Pisa, um viés ideológico

Pisa, um viés ideológico

Especialista em avaliação, Ocimar Munhoz Alavarse critica a incorporação dos resultados do exame internacional como norte para bonificar o professor

Alunos da Escola Estadual Tiradentes, em Curitiba

Uma avaliação massiva, feita em duas sessões de uma hora, que a cada três anos busca medir as políticas educacionais de 67 países – sejam esses ricos ou pobres. Os resultados, baseados na capacidade de leitura e resolução de problemas nas áreas de Ciências e Matemática, costumam ser incorporados como verdades absolutas, sem levar em contaproblemas de fundo estrutural.

A análise sobre o Pisa (Programme for International Student Assessment) é feita pelo especialista em avaliação Ocimar Munhoz Alavarse, professor da Faculdade de Educação da USP e coordenador do Grupo de Estudos e Pesquisas em Avaliação Educacional, que é receoso em aplaudir o exame. “Não nos iludamos: as condições de vida e o nível socioeconômico pesam enormemente nos resultados, assim como a própria vida que alguém levou até entrar na escola”, observa em entrevista ao Carta Educação.

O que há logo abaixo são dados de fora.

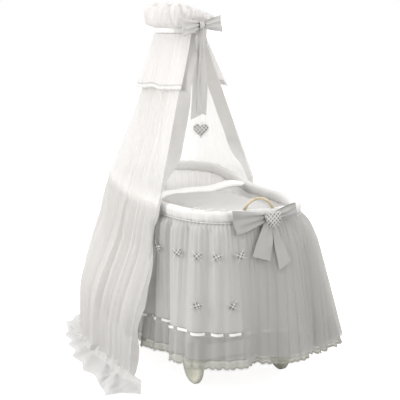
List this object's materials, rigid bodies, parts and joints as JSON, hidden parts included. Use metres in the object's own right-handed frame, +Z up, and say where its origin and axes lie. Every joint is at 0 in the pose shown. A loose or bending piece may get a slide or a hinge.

Para Alavarse, a prova traz resultados interessantes, mas não pode ser encarada como um “oráculo”. “Precisamos nos perguntar: quem é responsável pelo Pisa? Não é a Unesco, é a OCDE, uma organização econômica que abarca os países mais ricos e surge em resposta a levantes da União Soviética, do leste europeu, da China”, alerta. “Quem defende o Pisa são economistas de direita, então existe aí um viés ideológico.”

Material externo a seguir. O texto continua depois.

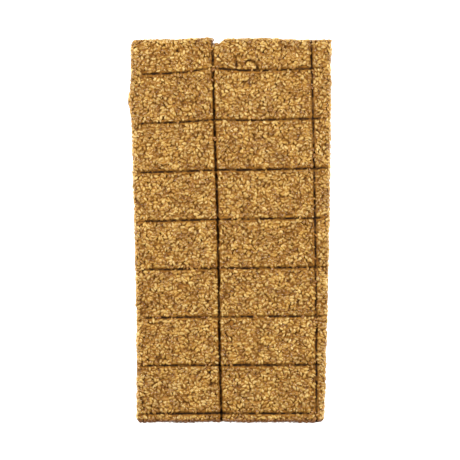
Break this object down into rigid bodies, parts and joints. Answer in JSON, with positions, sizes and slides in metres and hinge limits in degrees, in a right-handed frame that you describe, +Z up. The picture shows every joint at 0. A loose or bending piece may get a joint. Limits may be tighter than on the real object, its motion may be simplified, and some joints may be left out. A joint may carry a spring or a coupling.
{
  "type": "sesame brittle slab",
  "caption": "Flat oblong slab of sesame brittle with long and cross score lines, rounded rims and a notch where the central score opens at one end.",
  "frame": {"origin": "middle of the slab's box, on the flat face it rests on", "axes": "+X across the slab towards the narrow trimmed strip, +Y along it towards the notched end, +Z up out of the scored face"},
  "size_m": [0.0922, 0.1736, 0.0064],
  "materials": {
    "sesame_caramel": "toasted sesame seeds held in clear amber caramel, rough relief with small glossy highlights"
  },
  "bodies": {
    "root": {"brittle_slab": "sesame_caramel"}
  },
  "joints": []
}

Leia a entrevista a seguir:

Carta EducaçãoComo senhor enxerga o Pisa, que avalia sistemas educacionais de 67 países?

Ocimar Munhoz Alavarse – O Pisa, como muitas avaliações, promete muito mais do que entrega. Na verdade, procura-se fazer dele algo que ele não autorizaria. Precisamos nos perguntar: quem é responsável pelo Pisa? Não é a Unesco, é a OCDE (Organização para a Cooperação e Desenvolvimento Econômico), uma organização econômica que abarca os países mais ricos e surge em resposta a levantes da União Soviética, do leste europeu, da China.

Isso cria um problema de legitimidade política no que diz respeito à questão da autoridade educacional. E não se pode, através de uma prova aplicada em um ou dois dias, fazer um julgamento cabal sobre as políticas educacionais dos países. São apenas resultados de leitura eresoluções dos problemas. São aspectos importantes, mas que não dizem tudo sobre o processo educacional.

Pior ainda quando se quer derivar desses resultados o trabalho docente a ponto de bonificá-lo, como faz São Paulo com prêmios em função desses resultados. Hoje vivemos uma ofensiva massiva contra os trabalhadores, e essas avaliações entram para corroborar essa ofensiva: dividir os trabalhadores entre os que merecem ou não prêmios etc. Sem contar que a avaliação não pode falar com toda propriedade de um processo mais amplo, de ensino, organização das escolas e da política profissional dos países. Como a OCDE chega, a cada três anos, com uma prova e quer fazer uma radiografia absoluta das políticas educacionais dos países? Do ponto de vista técnico, não estou desautorizando o Pisa, mas do político temos de lembrar que trata-se de uma organização econômica com todo um histórico, que em uma prova de múltipla escolha quer extrair toda qualidade da educação dos países e compará-las.

Guardadas as proporções, é como se a Prova Brasil (avaliação em larga escala aplicada aos alunos de 5º e 9º ano do Ensino Fundamental) quisesse falar tudo sobre a educação brasileira. Essas provas não são desenhadas para isso, mas para avaliar alguns aspectos específicos. Assim, não me nego a ver e analisar os resultados do Pisa, mas não quero fazer dele a revelação de toda a verdade.